** BEGIN **

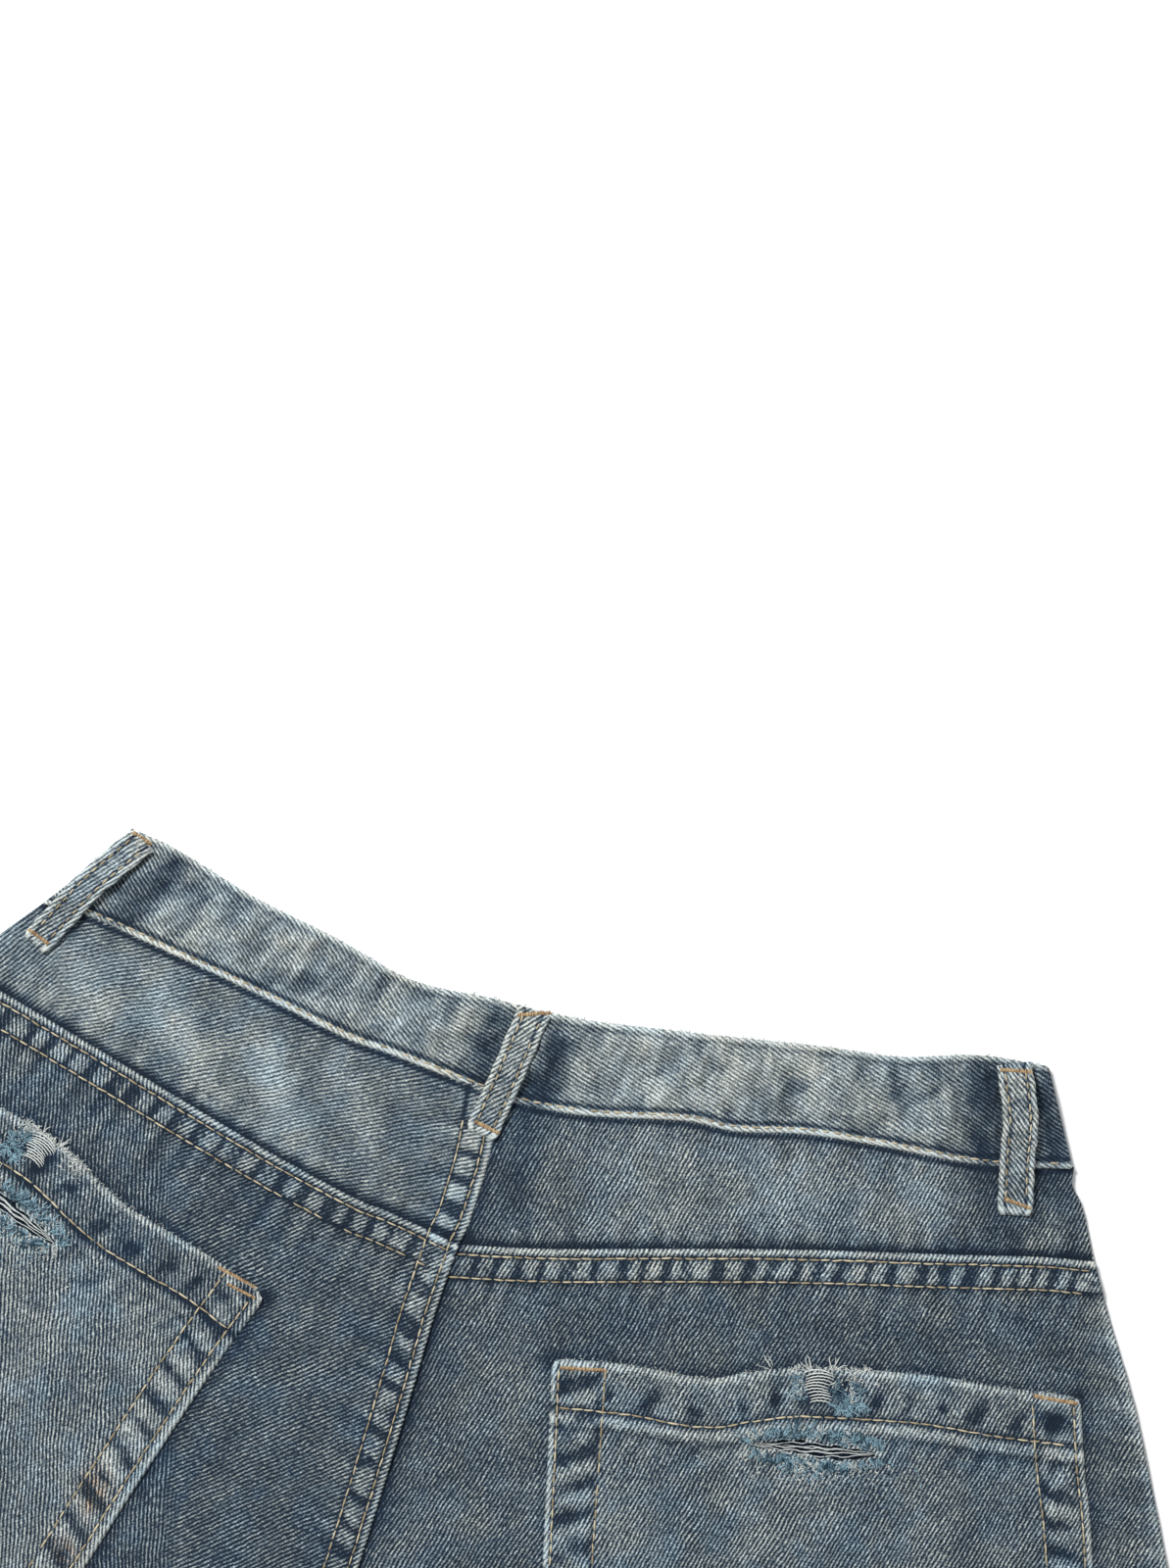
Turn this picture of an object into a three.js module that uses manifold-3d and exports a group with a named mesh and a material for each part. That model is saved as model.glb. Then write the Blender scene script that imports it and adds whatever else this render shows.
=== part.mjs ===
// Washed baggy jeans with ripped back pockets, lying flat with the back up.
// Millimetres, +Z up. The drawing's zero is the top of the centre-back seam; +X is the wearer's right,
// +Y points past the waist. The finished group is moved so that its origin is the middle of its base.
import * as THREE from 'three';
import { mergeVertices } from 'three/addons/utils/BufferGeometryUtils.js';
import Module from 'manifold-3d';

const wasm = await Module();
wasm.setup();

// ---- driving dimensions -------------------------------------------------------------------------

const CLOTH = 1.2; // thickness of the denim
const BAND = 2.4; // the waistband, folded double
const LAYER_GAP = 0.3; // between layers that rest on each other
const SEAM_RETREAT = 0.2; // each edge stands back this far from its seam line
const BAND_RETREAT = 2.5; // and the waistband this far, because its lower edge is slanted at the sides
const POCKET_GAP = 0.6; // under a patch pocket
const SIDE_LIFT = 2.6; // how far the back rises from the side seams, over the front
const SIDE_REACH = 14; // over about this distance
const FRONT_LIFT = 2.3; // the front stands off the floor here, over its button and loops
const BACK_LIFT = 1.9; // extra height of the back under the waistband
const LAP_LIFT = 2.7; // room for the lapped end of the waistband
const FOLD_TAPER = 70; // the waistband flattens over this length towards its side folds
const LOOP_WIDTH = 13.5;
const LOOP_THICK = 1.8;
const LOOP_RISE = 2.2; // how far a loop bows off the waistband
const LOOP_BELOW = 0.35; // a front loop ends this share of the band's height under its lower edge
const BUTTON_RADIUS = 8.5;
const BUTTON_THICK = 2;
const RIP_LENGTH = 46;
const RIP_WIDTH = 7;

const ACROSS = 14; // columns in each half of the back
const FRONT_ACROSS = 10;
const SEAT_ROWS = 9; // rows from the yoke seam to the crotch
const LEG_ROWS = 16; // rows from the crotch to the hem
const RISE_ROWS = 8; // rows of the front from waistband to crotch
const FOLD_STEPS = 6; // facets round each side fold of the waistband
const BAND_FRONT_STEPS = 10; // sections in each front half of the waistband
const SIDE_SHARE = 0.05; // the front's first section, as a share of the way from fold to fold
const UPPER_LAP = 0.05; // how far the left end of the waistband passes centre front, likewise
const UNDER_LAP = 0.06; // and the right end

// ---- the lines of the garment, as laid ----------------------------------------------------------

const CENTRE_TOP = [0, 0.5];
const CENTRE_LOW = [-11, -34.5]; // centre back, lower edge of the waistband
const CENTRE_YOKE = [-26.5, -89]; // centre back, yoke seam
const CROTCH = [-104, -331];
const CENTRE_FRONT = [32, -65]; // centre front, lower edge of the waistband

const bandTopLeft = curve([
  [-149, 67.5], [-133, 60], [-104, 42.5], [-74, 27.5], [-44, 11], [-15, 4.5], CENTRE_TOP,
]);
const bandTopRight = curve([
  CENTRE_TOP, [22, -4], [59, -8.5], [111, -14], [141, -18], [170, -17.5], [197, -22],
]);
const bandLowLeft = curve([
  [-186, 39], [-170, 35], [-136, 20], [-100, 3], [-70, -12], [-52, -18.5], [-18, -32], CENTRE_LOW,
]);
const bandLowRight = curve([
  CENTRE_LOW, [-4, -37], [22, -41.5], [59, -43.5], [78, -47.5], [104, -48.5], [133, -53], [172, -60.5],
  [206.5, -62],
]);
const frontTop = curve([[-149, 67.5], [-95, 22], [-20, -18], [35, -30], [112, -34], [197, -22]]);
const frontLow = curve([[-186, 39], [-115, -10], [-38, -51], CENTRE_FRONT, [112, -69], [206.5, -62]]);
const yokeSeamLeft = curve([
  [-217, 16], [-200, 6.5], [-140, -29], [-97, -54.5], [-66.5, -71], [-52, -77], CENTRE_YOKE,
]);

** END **

§ Written task: Repeat the listing above without any change.

§ Response to the exercise:
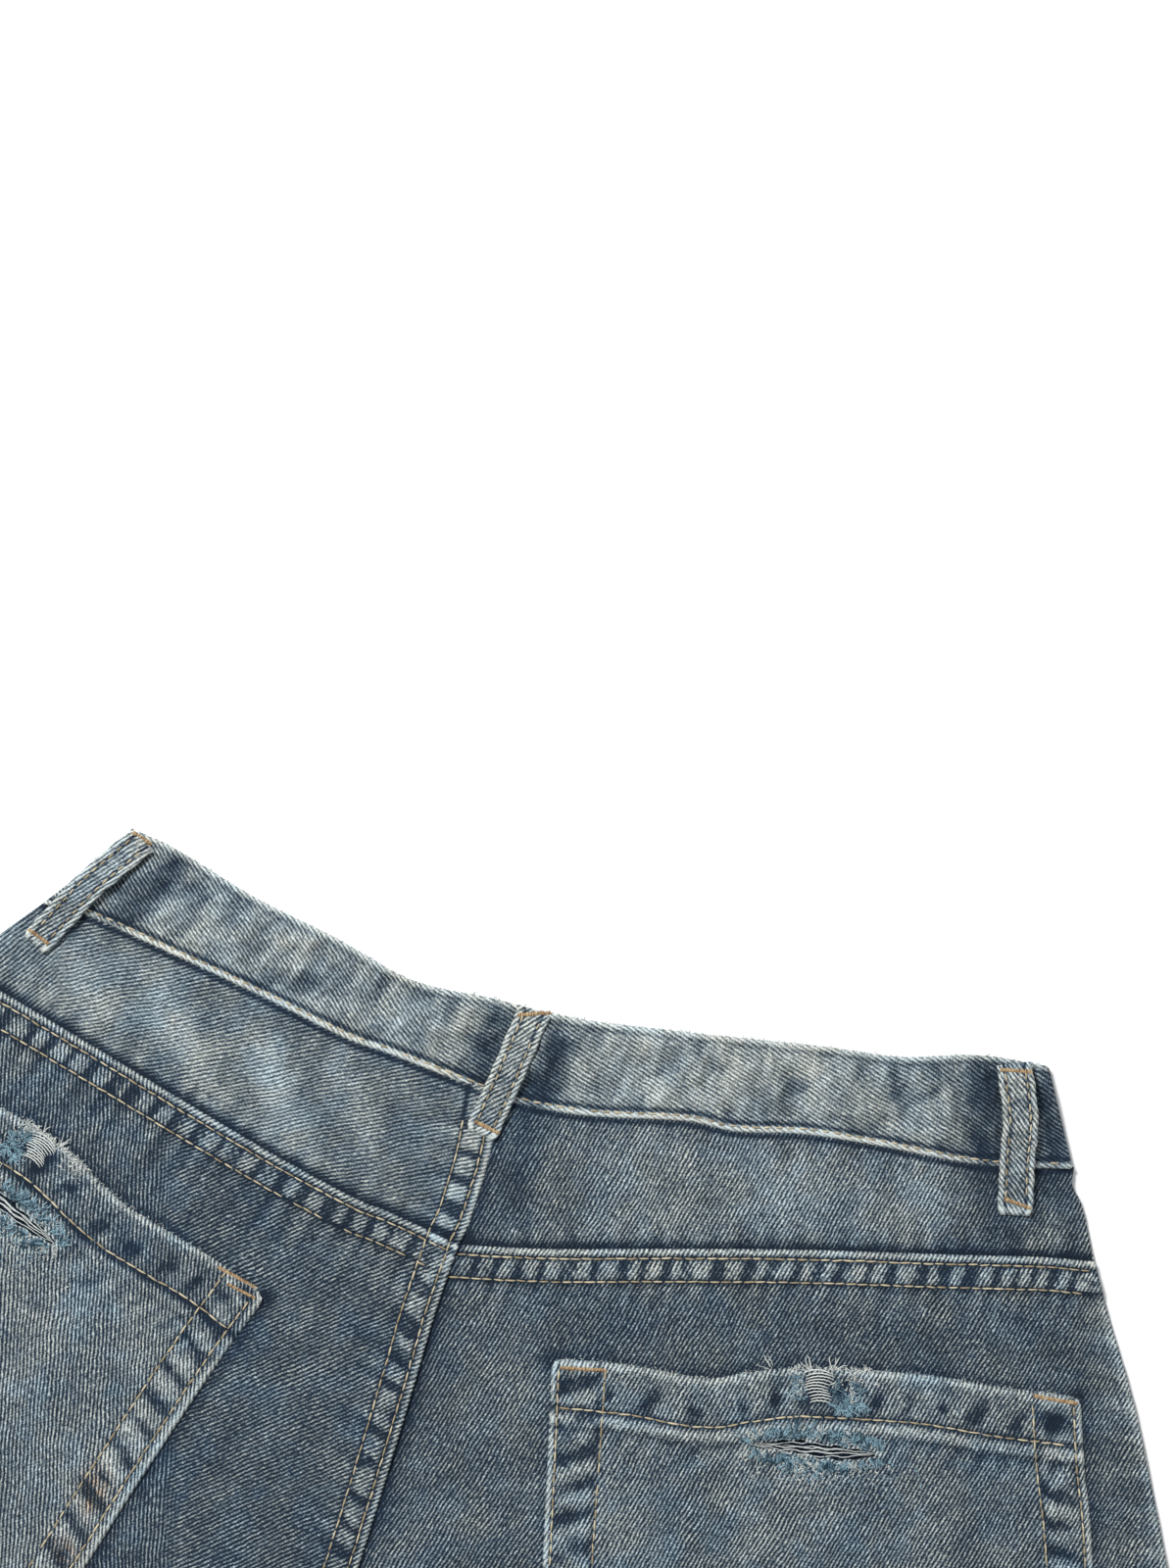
Turn this picture of an object into a three.js module that uses manifold-3d and exports a group with a named mesh and a material for each part. That model is saved as model.glb. Then write the Blender scene script that imports it and adds whatever else this render shows.
=== part.mjs ===
// Washed baggy jeans with ripped back pockets, lying flat with the back up.
// Millimetres, +Z up. The drawing's zero is the top of the centre-back seam; +X is the wearer's right,
// +Y points past the waist. The finished group is moved so that its origin is the middle of its base.
import * as THREE from 'three';
import { mergeVertices } from 'three/addons/utils/BufferGeometryUtils.js';
import Module from 'manifold-3d';

const wasm = await Module();
wasm.setup();

// ---- driving dimensions -------------------------------------------------------------------------

const CLOTH = 1.2; // thickness of the denim
const BAND = 2.4; // the waistband, folded double
const LAYER_GAP = 0.3; // between layers that rest on each other
const SEAM_RETREAT = 0.2; // each edge stands back this far from its seam line
const BAND_RETREAT = 2.5; // and the waistband this far, because its lower edge is slanted at the sides
const POCKET_GAP = 0.6; // under a patch pocket
const SIDE_LIFT = 2.6; // how far the back rises from the side seams, over the front
const SIDE_REACH = 14; // over about this distance
const FRONT_LIFT = 2.3; // the front stands off the floor here, over its button and loops
const BACK_LIFT = 1.9; // extra height of the back under the waistband
const LAP_LIFT = 2.7; // room for the lapped end of the waistband
const FOLD_TAPER = 70; // the waistband flattens over this length towards its side folds
const LOOP_WIDTH = 13.5;
const LOOP_THICK = 1.8;
const LOOP_RISE = 2.2; // how far a loop bows off the waistband
const LOOP_BELOW = 0.35; // a front loop ends this share of the band's height under its lower edge
const BUTTON_RADIUS = 8.5;
const BUTTON_THICK = 2;
const RIP_LENGTH = 46;
const RIP_WIDTH = 7;

const ACROSS = 14; // columns in each half of the back
const FRONT_ACROSS = 10;
const SEAT_ROWS = 9; // rows from the yoke seam to the crotch
const LEG_ROWS = 16; // rows from the crotch to the hem
const RISE_ROWS = 8; // rows of the front from waistband to crotch
const FOLD_STEPS = 6; // facets round each side fold of the waistband
const BAND_FRONT_STEPS = 10; // sections in each front half of the waistband
const SIDE_SHARE = 0.05; // the front's first section, as a share of the way from fold to fold
const UPPER_LAP = 0.05; // how far the left end of the waistband passes centre front, likewise
const UNDER_LAP = 0.06; // and the right end

// ---- the lines of the garment, as laid ----------------------------------------------------------

const CENTRE_TOP = [0, 0.5];
const CENTRE_LOW = [-11, -34.5]; // centre back, lower edge of the waistband
const CENTRE_YOKE = [-26.5, -89]; // centre back, yoke seam
const CROTCH = [-104, -331];
const CENTRE_FRONT = [32, -65]; // centre front, lower edge of the waistband

const bandTopLeft = curve([
  [-149, 67.5], [-133, 60], [-104, 42.5], [-74, 27.5], [-44, 11], [-15, 4.5], CENTRE_TOP,
]);
const bandTopRight = curve([
  CENTRE_TOP, [22, -4], [59, -8.5], [111, -14], [141, -18], [170, -17.5], [197, -22],
]);
const bandLowLeft = curve([
  [-186, 39], [-170, 35], [-136, 20], [-100, 3], [-70, -12], [-52, -18.5], [-18, -32], CENTRE_LOW,
]);
const bandLowRight = curve([
  CENTRE_LOW, [-4, -37], [22, -41.5], [59, -43.5], [78, -47.5], [104, -48.5], [133, -53], [172, -60.5],
  [206.5, -62],
]);
const frontTop = curve([[-149, 67.5], [-95, 22], [-20, -18], [35, -30], [112, -34], [197, -22]]);
const frontLow = curve([[-186, 39], [-115, -10], [-38, -51], CENTRE_FRONT, [112, -69], [206.5, -62]]);
const yokeSeamLeft = curve([
  [-217, 16], [-200, 6.5], [-140, -29], [-97, -54.5], [-66.5, -71], [-52, -77], CENTRE_YOKE,
]);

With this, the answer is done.